__Aim of the exercise__: Set down the listing below verbatim, but only from its first line through the line containing "stops.new(height).color = (level".

__Recorded information__:
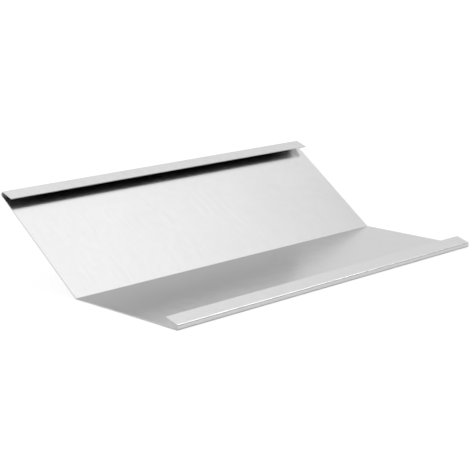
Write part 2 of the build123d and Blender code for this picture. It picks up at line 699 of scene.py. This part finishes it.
# %% World
scene = bpy.context.scene
scene.view_settings.view_transform = "Standard"
world = bpy.data.worlds.new("studio")
scene.world = world
world.use_nodes = True
room = world.node_tree
HEIGHTS = (0.0, 0.26, 0.5, 0.588, 0.656, 0.719, 0.766, 0.809, 0.87, 0.96)
LEVELS = (1.0, 1.12, 1.03, 1.18, 1.16, 1.32, 1.5, 1.64, 1.45, 1.1)
BRIGHTEST = 2.0
HORIZON = (4, 12)
DIM_SIDE, DIMMED_BY = (180, 8, 54, 63), 0.6
SOFTBOX, SOFTBOX_LIGHT = (115, 43, 3, 9), 8.0
DIM_WALL, WALL_LOSS = (92, 24, 8, 21), 1.1
direction = add(room, "ShaderNodeTexCoord")
split = add(room, "ShaderNodeSeparateXYZ")
join(room, direction, split, "Generated")
ramp = add(room, "ShaderNodeValToRGB")
join(room, split, ramp, "Z")
stops = ramp.color_ramp.elements
stops[0].position, stops[1].position = HEIGHTS[0], HEIGHTS[-1]
stops[0].color = (LEVELS[0] / BRIGHTEST,) * 3 + (1,)
stops[1].color = (LEVELS[-1] / BRIGHTEST,) * 3 + (1,)
for height, level in zip(HEIGHTS[1:-1], LEVELS[1:-1]):
    stops.new(height).color = (level / BRIGHTEST,) * 3 + (1,)


def spot(azimuth, elevation, inner, outer):
    """1 within the inner angle of a direction, 0 beyond the outer one, smooth between, in degrees.

    The azimuth runs from +Y round to +X. The cosine of the angle to a ray is the dot product of the
    two unit vectors.
    """
    a, e = radians(azimuth), radians(elevation)
    near = add(room, "ShaderNodeVectorMath", {"operation": "DOT_PRODUCT"})
    near.inputs[1].default_value = (sin(a) * cos(e), cos(a) * cos(e), sin(e))
    join(room, direction, near, "Generated")
    return soft_step(room, (near, "Value"), cos(radians(outer)), cos(radians(inner)))


above_horizon = soft_step(room, (split, "Z"), *(sin(radians(angle)) for angle in HORIZON))
dim_side = reckon(room, "MULTIPLY", spot(*DIM_SIDE), above_horizon)
strength = reckon(room, "MULTIPLY_ADD", dim_side, -DIMMED_BY * BRIGHTEST, BRIGHTEST)
strength = reckon(room, "MULTIPLY_ADD", spot(*SOFTBOX), SOFTBOX_LIGHT, strength)
strength = reckon(room, "MULTIPLY_ADD", spot(*DIM_WALL), -WALL_LOSS, strength)
background = room.nodes["Background"]
join(room, ramp, background, "Color", "Color")
join(room, strength[0], background, strength[1], "Strength")
print("light levels from", LEVELS[0], "at the floor to", LEVELS[-1], "overhead")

__Response__:
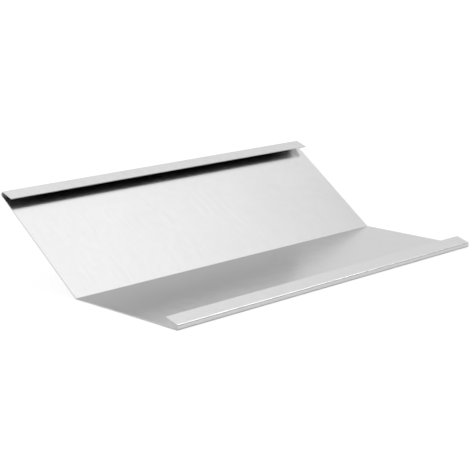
Write part 2 of the build123d and Blender code for this picture. It picks up at line 699 of scene.py. This part finishes it.
# %% World
scene = bpy.context.scene
scene.view_settings.view_transform = "Standard"
world = bpy.data.worlds.new("studio")
scene.world = world
world.use_nodes = True
room = world.node_tree
HEIGHTS = (0.0, 0.26, 0.5, 0.588, 0.656, 0.719, 0.766, 0.809, 0.87, 0.96)
LEVELS = (1.0, 1.12, 1.03, 1.18, 1.16, 1.32, 1.5, 1.64, 1.45, 1.1)
BRIGHTEST = 2.0
HORIZON = (4, 12)
DIM_SIDE, DIMMED_BY = (180, 8, 54, 63), 0.6
SOFTBOX, SOFTBOX_LIGHT = (115, 43, 3, 9), 8.0
DIM_WALL, WALL_LOSS = (92, 24, 8, 21), 1.1
direction = add(room, "ShaderNodeTexCoord")
split = add(room, "ShaderNodeSeparateXYZ")
join(room, direction, split, "Generated")
ramp = add(room, "ShaderNodeValToRGB")
join(room, split, ramp, "Z")
stops = ramp.color_ramp.elements
stops[0].position, stops[1].position = HEIGHTS[0], HEIGHTS[-1]
stops[0].color = (LEVELS[0] / BRIGHTEST,) * 3 + (1,)
stops[1].color = (LEVELS[-1] / BRIGHTEST,) * 3 + (1,)
for height, level in zip(HEIGHTS[1:-1], LEVELS[1:-1]):
    stops.new(height).color = (level / BRIGHTEST,) * 3 + (1,)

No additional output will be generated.